By the time I graduated from The University of Tennessee at Knoxville I was exhausted with school and thought I was going to make a difference in some other child’s life, ensuring that they not only got a great education but that they enjoyed the process and made their own choices in guiding their path.

This brings me to the harvest I reaped from Mommy’s garden, seeds I’m not sure she knew she planted. She was home with me for at least half of my years guiding and supporting my educational path. I remember at a very young age determining that children needed their parents at home for them after school because you couldn’t trust their education to any school system. While I was in college, I dreamed of having babies (birthing or adopting or fostering) and homeschooling them.
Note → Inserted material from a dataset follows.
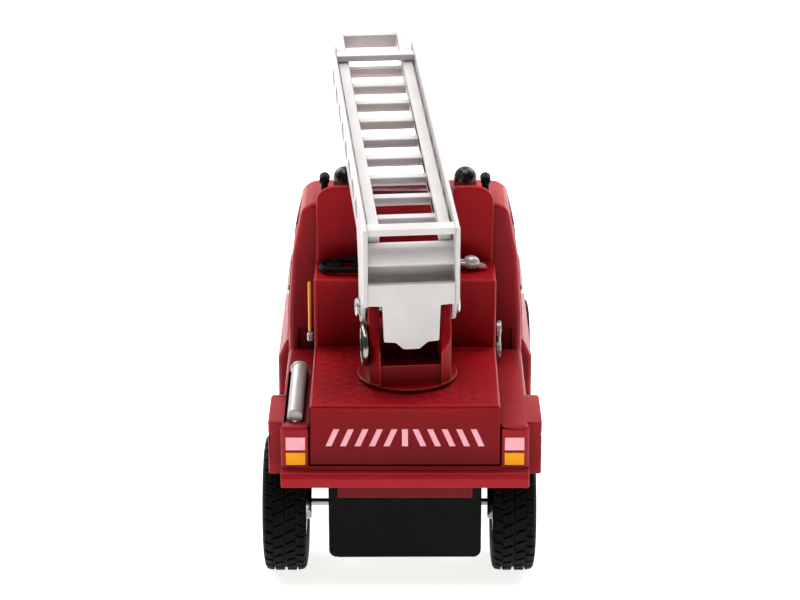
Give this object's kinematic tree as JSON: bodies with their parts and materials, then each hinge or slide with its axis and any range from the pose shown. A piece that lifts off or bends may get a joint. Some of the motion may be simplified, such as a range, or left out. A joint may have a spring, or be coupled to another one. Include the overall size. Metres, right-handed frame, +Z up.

I crafted a learning path in college dedicated to equipping me to be a good wife, a good home manager, and a great mother – in addition to early childhood education and child development I chose courses in family systems, interpersonal communication, and literature for children. That desire is consistently in my heart, surfacing in various manifestations daily, always and unfortunately as a dream deferred. We’ll talk about how I feel about God’s apparent plans versus mine (and Mommy’s) another time.

I am Regina Lynette, daughter of Donna Maria, daughter of Dorothy Lee, daughter of Odetta, daughter of Peoria.